Energy From Pig Slurry Helps Fight Climate Change

Associated Press + More

Though operating expenses for the biogas plant are considerable, the combination of electricity savings, power production and carbon credits makes it profitable, Horrevorts says.

Horrevorts, who is a biological researcher rather than a professional farmer, says that with financial incentives through electricity subsidies, it could become standard practice for ordinary farmers. About 50 commercial biogas plants operate on farms in the Netherlands, and the practice is spreading across industrial livestock farms around the world.

"I think in the future every pig farm will have a biogas plant," he says.

But at euro1 million ($1.3 million) for a big plant like Sterksel's, it's a rich man's answer to climate change.

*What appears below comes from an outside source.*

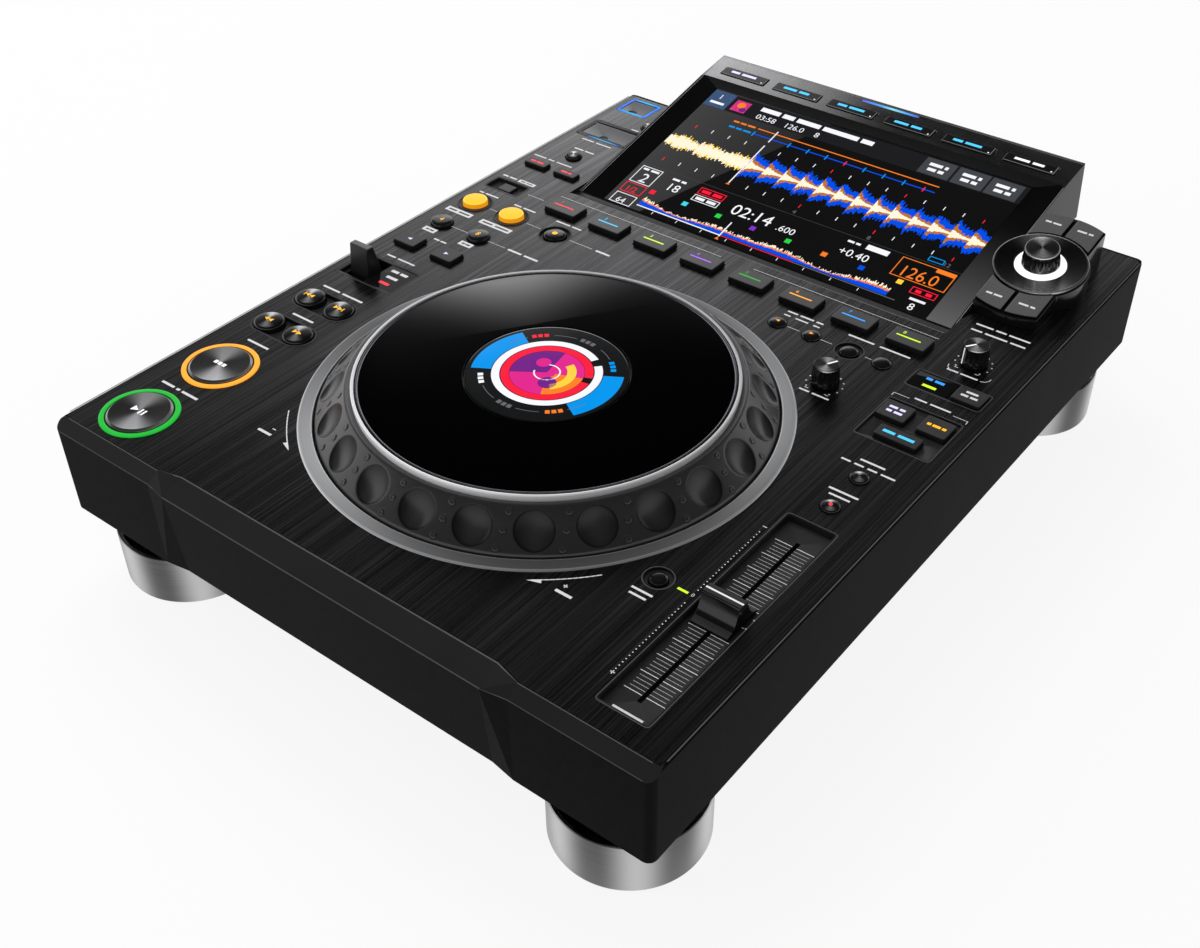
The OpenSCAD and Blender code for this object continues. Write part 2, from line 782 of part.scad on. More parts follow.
module jog_display() {
    top = jog_top - window_t - 0.2;
    post_top = web_top + disc_t - window_t - 1.6;
    color("#101114") on_panel([jog_x, jog_back]) {
        disc(jog_screen_d / 2, post_top, top);
        disc(post_r - post_wall - fit, post_top - 4, post_top);
    }
}

module jog_platter() {
    hub_r = post_r + shaft_gap;
    slope = atan2(shoulder_z - edge_top, jog_r - shoulder_r);
    mid_r = (jog_r + shoulder_r) / 2;
    mid_z = (shoulder_z + edge_top) / 2;
    dimple_ball = 16;
    dimple_sink = dimple_ball - sqrt(dimple_ball * dimple_ball - dimple_d * dimple_d / 4);
    color("#222325") on_panel([jog_x, jog_back]) {
        difference() {
            rotate_extrude() polygon([[hub_r, hub_bottom], [hub_r, web_top],
                [rim_r + fit, web_top], [rim_r + fit, shoulder_z - 0.4], [shoulder_r, shoulder_z],
                [jog_r - 0.6, edge_top], [jog_r, edge_top - 0.6], [jog_r, skirt_bottom],
                [jog_r - 2.4, skirt_bottom], [jog_r - 4.6, edge_top - 1.6],
                [shoulder_r - 3.2, web_top - web_t], [hub_r + hub_wall, web_top - web_t],
                [hub_r + hub_wall, hub_bottom]]);
            for (i = [0:dimple_n - 1])
                rotate(i * 360 / dimple_n + dimple_turn) translate([mid_r, 0, mid_z])
                    rotate([0, 90 - slope, 0])
                        translate([0, 0, dimple_ball - dimple_sink]) sphere(dimple_ball);
        }
        for (i = [0:dimple_n - 1], step = [-1, 0, 1])
            rotate((i + 0.5) * 360 / dimple_n + dimple_turn + step)
                translate([mid_r - step * pip_pitch * cos(slope), 0,
                    mid_z + step * pip_pitch * sin(slope)])
                    rotate([0, 90 - slope, 0]) disc(pip_r, -0.6, pip_h);
    }
}

module jog_disc() {
    color("#0c0c0d") on_panel([jog_x, jog_back])
        rotate_extrude() polygon([[0, jog_top - window_t], [0, jog_top],
            [rim_r - rim_w, jog_top], [rim_r - rim_w, jog_top + rim_h - 0.3],
            [rim_r - rim_w + 0.5, jog_top + rim_h], [rim_r - 0.6, jog_top + rim_h],
            [rim_r, jog_top + rim_h - 0.6], [rim_r, web_top],
            [post_r + 3, web_top], [post_r + 3, jog_top - window_t]]);
}

// ---------------------------------------------------------------- screen

// Lays its children on the screen housing's face: x across, y up the slope
module on_face(along)
    translate([0, panel_y + face_foot[0], panel_z + face_foot[1]])
        rotate([screen_tilt, 0, 0]) translate([0, along, 0]) children();

// Lays its children on the key strip above the screen
module on_strip(along)
    translate([0, panel_y + bend_back, panel_z + bend_z])
        rotate([strip_tilt, 0, 0]) translate([0, along, 0]) children();

module screen_key_places(first, last)
    for (i = [first:last])
        on_strip(screen_key_along)
            translate([(i - (screen_key_n - 1) / 2) * screen_key_pitch, 0, 0]) children();

module screen_cell(grow, z0, z1)
    on_face(screen_lift + screen_h / 2)
        slab([screen_w + 2 * grow, screen_h + 2 * grow], 0.5, z0, z1);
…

About 70 percent of the world's agriculture is on small land holdings in the developing world, which complicates climate politics, says Antonio Hill of the nonprofit group Oxfam International.

"It sounds like a big pot," Hill said, but dealing with farming is tougher than with industries. "You're talking about tens of thousands of sources of industrial emissions in rich countries. That's a lot more manageable than hundreds of millions of agricultural operations."

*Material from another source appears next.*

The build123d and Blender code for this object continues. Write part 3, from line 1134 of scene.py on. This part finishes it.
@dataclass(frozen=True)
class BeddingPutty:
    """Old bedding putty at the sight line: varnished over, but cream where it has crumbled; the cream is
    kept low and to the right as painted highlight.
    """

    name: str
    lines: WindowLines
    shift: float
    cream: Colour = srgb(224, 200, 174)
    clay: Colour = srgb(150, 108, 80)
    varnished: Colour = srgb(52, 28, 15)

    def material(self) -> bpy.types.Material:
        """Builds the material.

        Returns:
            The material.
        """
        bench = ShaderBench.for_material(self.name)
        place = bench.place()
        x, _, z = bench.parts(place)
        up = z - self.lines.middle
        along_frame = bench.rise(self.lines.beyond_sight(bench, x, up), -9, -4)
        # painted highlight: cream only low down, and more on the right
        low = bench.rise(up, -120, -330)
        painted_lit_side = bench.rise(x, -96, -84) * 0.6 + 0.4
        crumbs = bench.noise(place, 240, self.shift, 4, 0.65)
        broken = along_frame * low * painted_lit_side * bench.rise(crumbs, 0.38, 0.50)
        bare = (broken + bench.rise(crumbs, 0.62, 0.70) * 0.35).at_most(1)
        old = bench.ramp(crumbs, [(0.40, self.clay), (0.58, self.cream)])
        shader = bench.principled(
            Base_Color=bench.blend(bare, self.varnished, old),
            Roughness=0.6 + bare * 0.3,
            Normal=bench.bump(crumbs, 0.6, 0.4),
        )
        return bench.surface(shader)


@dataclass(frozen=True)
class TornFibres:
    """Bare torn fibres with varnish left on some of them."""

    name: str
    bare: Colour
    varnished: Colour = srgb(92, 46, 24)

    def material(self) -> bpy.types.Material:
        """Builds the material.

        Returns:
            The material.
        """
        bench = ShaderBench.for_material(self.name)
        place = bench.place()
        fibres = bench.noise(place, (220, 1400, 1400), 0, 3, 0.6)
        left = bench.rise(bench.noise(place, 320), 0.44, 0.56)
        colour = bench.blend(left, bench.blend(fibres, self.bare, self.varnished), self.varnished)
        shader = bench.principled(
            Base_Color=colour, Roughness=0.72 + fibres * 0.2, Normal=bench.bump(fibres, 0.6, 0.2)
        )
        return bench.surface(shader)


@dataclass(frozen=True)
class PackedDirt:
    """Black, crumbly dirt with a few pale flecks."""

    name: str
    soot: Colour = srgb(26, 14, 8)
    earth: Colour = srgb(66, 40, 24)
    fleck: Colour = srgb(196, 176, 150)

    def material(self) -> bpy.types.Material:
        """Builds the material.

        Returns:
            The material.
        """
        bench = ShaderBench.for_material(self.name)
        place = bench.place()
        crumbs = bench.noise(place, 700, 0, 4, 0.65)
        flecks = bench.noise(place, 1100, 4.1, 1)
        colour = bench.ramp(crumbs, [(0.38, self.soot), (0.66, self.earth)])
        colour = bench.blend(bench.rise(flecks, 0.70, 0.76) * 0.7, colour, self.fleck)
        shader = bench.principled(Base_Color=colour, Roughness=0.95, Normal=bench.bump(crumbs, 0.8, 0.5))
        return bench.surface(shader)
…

Measuring and verifying carbon reductions from soil conservation, grassland management and livestock is complicated, and those reductions may not be permanent. Trees planted to soak up carbon from the air, for example, can always be cut down and burned.

In the past year, much effort has gone into quantifying emissions from deforestation in the tropics and ways to compensate countries like Brazil or Indonesia for protecting their rainforests. But no comparable effort has gone into accounting for the vast farming sector.

Another obstacle to an agreement in the U.N. talks is the suspicion that rich countries will meet a large part of their emissions reductions by buying credits on the international carbon market rather than constraining their own industries. In other words, they would buy credits from farmers to reduce their carbon footprint, in the same way the offset company bought credits from the Sterksel pig farm.

"If the idea is that rich countries will do most of their reductions through offsets, a lot of developing countries have a big problem with that," says Hill, speaking from his home base in Bolivia.

Hill says he expected nothing more in the Copenhagen agreement than "place holders," or general statements that can be filled in later with details. But Smith, the scientist from Aberdeen who co-wrote the agriculture section in the 2007 report by the U.N's Intergovernmental Panel on Climate Change, says including agriculture in the Copenhagen agreement would provide a source of capital from rich countries to poor ones.

"It would be a desperate shame if it were blocked for political reasons," he says.